La coopération sécuritaire dans la région peut-elle être efficace? Les enjeux sont divers, le grenouillage des services de renseignement occidentaux ne ris-que-t-il pas de devenir un fardeau de plus?

Effectivement, il y a une initiative régionale que tout le monde a saluée et je crois qu’elle est l’un des moyens importants pour lutter contre ce phénomène. La coopération sécuritaire peut être efficace si les Etats de la région et leurs partenaires extérieurs échangent des informations. Il faut également que l’Algérie, la France et les Etats-Unis soient davantage alliés que concurrents concernant cette question, qui malheureusement semble en cacher d’autres. Le fait que l’Algérie fait partie de cette organisation ne veut pas dire qu’elle ne peut pas avoir des relations avec les Etats-Unis, même en matière sécuritaire. Ce qui est valable pour l’Algérie l’est aussi pour d’autres pays. Chaque pays a son histoire et il a le droit de choisir sa coopération sécuritaire avec le pays qu’il veut. Il se trouve que plusieurs pays veulent participer à la lutte contre ce phénomène. On pense évidemment à la France et aux Etats-Unis qui travaillent sur une réponse commune mais j’estime que si on arrivait à harmoniser toutes ces réponses pour qu’ils ne soient pas contradictoires, la sécurité sera plus prenante.
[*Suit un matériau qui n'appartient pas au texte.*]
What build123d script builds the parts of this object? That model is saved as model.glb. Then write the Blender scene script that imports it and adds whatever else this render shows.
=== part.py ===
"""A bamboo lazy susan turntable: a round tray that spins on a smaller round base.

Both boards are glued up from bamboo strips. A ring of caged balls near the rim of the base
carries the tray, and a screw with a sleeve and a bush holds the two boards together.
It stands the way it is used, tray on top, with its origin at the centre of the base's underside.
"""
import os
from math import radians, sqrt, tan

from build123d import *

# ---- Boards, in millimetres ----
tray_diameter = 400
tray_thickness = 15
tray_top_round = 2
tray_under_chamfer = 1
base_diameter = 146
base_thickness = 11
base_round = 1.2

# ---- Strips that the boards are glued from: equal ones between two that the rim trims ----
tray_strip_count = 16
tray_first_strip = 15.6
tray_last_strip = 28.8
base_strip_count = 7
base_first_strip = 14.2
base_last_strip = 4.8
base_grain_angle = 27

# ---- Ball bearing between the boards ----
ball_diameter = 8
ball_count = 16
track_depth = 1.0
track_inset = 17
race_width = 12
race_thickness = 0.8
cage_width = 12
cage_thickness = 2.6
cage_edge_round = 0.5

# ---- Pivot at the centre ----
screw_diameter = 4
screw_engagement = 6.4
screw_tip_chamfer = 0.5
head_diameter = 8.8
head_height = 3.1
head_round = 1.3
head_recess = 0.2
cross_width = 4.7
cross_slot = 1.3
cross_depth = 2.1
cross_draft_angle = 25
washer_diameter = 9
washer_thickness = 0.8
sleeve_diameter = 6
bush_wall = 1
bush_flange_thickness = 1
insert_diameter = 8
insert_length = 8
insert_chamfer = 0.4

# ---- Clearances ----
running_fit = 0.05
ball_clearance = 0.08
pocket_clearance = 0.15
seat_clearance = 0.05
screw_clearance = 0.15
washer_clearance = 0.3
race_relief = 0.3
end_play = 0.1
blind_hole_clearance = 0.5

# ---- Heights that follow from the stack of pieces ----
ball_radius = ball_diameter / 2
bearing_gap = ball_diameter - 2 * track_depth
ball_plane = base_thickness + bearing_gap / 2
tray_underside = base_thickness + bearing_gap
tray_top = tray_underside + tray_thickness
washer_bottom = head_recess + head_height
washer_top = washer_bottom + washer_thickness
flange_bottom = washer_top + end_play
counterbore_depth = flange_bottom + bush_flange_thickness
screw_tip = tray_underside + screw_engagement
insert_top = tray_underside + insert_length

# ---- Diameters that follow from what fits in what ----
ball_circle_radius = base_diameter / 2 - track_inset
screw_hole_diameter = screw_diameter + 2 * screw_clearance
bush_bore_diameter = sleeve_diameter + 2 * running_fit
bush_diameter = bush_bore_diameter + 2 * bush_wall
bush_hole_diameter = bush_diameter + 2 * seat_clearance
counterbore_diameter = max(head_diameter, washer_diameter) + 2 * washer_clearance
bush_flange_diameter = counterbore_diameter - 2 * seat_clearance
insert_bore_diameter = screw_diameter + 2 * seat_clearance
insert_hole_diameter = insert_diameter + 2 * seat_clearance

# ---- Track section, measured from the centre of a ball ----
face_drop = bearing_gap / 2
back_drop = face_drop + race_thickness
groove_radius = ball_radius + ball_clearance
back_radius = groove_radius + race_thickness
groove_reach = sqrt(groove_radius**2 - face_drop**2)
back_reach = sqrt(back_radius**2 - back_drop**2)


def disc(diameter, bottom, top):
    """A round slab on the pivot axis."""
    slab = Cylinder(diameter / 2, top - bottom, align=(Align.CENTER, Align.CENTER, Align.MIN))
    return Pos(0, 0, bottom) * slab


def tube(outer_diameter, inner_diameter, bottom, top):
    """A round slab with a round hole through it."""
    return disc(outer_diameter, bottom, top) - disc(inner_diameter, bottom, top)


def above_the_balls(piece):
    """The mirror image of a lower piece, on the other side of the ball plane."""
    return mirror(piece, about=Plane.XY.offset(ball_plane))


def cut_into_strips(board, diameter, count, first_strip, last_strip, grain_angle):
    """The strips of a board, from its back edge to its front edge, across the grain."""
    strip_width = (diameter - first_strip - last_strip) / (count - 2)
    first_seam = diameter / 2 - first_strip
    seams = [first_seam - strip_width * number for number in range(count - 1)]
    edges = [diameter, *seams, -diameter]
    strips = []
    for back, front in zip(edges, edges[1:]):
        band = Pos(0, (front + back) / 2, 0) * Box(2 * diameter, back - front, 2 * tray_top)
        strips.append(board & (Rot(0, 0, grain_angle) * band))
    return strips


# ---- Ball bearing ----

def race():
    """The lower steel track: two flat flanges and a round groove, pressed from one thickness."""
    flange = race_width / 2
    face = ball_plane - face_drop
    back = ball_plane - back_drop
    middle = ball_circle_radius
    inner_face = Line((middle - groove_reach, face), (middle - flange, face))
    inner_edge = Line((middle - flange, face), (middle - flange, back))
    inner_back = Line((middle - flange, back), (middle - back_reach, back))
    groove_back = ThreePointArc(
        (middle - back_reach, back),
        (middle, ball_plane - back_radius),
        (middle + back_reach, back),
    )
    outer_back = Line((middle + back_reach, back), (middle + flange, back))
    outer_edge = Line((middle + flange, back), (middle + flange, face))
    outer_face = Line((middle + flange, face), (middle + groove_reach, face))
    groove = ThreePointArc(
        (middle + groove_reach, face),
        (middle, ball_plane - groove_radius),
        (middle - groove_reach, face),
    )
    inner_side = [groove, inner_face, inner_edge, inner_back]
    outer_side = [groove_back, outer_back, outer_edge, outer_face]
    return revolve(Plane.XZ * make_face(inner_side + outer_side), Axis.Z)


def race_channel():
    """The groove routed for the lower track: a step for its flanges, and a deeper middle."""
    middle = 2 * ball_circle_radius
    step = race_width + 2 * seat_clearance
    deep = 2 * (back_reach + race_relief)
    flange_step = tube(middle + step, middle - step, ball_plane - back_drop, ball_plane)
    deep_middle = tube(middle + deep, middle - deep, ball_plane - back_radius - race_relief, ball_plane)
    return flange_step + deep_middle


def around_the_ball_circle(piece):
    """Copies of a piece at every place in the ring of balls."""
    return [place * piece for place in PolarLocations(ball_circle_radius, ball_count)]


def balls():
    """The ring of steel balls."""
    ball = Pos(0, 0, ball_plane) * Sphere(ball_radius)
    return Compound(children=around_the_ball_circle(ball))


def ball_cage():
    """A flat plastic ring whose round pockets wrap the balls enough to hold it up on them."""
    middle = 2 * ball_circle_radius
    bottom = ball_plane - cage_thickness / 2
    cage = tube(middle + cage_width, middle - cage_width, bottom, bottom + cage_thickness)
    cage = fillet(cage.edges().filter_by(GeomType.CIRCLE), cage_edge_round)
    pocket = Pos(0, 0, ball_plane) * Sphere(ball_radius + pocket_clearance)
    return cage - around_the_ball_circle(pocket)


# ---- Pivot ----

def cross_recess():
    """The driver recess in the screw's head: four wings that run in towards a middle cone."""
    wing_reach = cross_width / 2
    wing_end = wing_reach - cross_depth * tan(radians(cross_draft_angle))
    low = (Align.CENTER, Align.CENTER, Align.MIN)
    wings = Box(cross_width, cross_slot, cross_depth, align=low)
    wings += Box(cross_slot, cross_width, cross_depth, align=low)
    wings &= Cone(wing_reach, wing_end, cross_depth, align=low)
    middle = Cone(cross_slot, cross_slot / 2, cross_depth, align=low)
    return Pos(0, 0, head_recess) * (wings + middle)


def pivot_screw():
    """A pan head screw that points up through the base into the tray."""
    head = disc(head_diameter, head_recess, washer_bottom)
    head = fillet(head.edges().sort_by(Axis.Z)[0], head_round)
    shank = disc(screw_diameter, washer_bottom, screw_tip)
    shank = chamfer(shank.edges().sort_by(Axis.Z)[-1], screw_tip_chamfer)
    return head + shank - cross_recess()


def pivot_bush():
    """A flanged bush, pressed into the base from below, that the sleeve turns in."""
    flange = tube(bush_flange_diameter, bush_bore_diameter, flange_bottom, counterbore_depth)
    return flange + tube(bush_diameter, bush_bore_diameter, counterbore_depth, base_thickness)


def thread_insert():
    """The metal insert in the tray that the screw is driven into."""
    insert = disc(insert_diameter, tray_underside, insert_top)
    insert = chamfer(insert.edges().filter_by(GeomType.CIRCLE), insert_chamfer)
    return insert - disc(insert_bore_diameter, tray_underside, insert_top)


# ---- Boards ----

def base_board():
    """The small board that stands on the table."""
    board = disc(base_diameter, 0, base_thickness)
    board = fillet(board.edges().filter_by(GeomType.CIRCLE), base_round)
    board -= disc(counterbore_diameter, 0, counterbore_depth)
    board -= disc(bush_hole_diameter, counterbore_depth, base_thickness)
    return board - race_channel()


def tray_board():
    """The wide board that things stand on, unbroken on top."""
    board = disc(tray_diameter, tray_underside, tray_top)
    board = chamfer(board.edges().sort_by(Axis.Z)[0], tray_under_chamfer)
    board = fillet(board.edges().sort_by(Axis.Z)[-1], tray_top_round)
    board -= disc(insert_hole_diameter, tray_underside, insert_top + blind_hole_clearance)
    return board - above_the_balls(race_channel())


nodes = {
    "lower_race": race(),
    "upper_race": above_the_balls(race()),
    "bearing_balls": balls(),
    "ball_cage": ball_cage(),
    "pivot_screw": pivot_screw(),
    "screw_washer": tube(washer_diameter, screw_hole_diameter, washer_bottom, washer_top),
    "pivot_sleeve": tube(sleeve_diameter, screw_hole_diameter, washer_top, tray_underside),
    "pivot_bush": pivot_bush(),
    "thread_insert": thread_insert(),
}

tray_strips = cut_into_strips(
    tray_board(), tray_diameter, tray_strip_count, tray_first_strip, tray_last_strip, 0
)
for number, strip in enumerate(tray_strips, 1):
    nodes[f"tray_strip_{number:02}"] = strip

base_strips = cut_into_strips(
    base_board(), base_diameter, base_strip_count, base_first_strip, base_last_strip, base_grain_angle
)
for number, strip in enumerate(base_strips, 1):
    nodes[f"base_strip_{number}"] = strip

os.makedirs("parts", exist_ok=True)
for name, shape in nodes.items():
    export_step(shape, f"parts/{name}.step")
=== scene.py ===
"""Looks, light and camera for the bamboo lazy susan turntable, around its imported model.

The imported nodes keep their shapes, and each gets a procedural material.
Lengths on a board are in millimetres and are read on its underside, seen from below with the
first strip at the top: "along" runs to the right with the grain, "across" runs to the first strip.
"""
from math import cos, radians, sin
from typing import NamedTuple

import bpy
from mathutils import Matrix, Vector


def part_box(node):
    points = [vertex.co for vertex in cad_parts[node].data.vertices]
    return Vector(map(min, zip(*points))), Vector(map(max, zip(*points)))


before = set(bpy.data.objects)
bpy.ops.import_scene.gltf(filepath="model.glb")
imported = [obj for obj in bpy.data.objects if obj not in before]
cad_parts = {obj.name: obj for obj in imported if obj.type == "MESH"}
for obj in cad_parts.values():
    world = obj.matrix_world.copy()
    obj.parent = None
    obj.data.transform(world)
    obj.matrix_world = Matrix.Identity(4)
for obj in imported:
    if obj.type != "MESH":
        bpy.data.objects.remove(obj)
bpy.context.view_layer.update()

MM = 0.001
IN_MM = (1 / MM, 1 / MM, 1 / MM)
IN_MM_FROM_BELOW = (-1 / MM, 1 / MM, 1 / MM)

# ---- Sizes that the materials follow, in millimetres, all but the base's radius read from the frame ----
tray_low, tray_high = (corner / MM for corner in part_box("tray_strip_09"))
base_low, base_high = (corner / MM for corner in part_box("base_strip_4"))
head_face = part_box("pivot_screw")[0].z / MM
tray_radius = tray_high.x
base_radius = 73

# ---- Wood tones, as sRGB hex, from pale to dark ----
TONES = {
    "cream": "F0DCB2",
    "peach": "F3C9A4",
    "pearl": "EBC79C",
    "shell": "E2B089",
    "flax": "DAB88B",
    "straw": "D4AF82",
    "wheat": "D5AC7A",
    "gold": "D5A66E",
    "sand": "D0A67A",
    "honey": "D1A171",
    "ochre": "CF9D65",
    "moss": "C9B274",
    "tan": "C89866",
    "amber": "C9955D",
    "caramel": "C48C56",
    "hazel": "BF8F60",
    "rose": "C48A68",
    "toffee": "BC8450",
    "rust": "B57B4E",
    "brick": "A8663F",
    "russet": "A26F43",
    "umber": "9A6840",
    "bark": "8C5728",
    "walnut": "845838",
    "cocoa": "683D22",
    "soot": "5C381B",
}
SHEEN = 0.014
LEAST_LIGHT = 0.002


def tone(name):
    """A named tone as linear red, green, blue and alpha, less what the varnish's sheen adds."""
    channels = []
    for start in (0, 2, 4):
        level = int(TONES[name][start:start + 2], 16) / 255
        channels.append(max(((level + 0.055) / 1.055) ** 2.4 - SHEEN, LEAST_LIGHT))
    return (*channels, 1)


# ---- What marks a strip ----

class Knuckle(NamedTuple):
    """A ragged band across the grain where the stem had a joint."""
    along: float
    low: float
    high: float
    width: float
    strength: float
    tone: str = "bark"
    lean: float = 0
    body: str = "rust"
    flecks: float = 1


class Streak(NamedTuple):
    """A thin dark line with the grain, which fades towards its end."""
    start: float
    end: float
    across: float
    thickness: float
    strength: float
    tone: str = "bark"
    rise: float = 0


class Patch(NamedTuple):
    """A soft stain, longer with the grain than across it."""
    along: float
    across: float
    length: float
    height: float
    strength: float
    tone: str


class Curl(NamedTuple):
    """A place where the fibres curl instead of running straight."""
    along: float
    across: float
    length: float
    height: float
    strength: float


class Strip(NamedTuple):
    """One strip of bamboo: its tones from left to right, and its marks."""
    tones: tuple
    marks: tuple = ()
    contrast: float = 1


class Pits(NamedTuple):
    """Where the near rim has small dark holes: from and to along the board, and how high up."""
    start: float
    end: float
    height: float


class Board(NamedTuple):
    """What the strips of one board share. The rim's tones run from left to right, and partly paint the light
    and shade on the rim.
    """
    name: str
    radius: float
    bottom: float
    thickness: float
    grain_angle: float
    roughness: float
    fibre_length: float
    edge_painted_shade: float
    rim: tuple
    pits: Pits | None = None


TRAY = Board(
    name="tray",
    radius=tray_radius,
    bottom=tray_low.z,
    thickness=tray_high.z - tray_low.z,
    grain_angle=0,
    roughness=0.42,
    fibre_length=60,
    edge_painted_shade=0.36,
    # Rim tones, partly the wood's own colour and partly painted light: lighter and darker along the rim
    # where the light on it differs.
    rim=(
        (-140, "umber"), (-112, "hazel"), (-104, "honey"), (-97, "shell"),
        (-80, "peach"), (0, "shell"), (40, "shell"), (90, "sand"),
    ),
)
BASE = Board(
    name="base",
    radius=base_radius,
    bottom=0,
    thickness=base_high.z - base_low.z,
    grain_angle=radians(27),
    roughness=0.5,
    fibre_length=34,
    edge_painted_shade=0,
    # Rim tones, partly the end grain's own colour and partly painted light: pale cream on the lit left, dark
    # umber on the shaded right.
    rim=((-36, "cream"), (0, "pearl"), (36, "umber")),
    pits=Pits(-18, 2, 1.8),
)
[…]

Existe-t-il un lien entre ce trafic et le terrorisme qui sévit dans la région ?

Tout le monde dit qu’il y a un lien entre les deux phénomènes, mais je pense qu’il faut étudier les deux aspects d’une manière séparée, parce qu’il y a entre eux une petite connexion. Dans ce sens, je ne pense pas que l’AQMI soit financée majoritairement par l’argent du trafic et je ne crois pas que l’AQMI soit un acteur déterminant et très important de ce trafic. Elle ne puise pas ses ressources du trafic de drogue pour financer ses opérations, acheter des équipements et payer ses troupes Pour tout ce que je sais, certaines zones sont sécurisées par des convois. Ce n’est pas cette organisation qui va acheter de la drogue en Colombie et qui vient à Alger ou à Paris pour la vendre.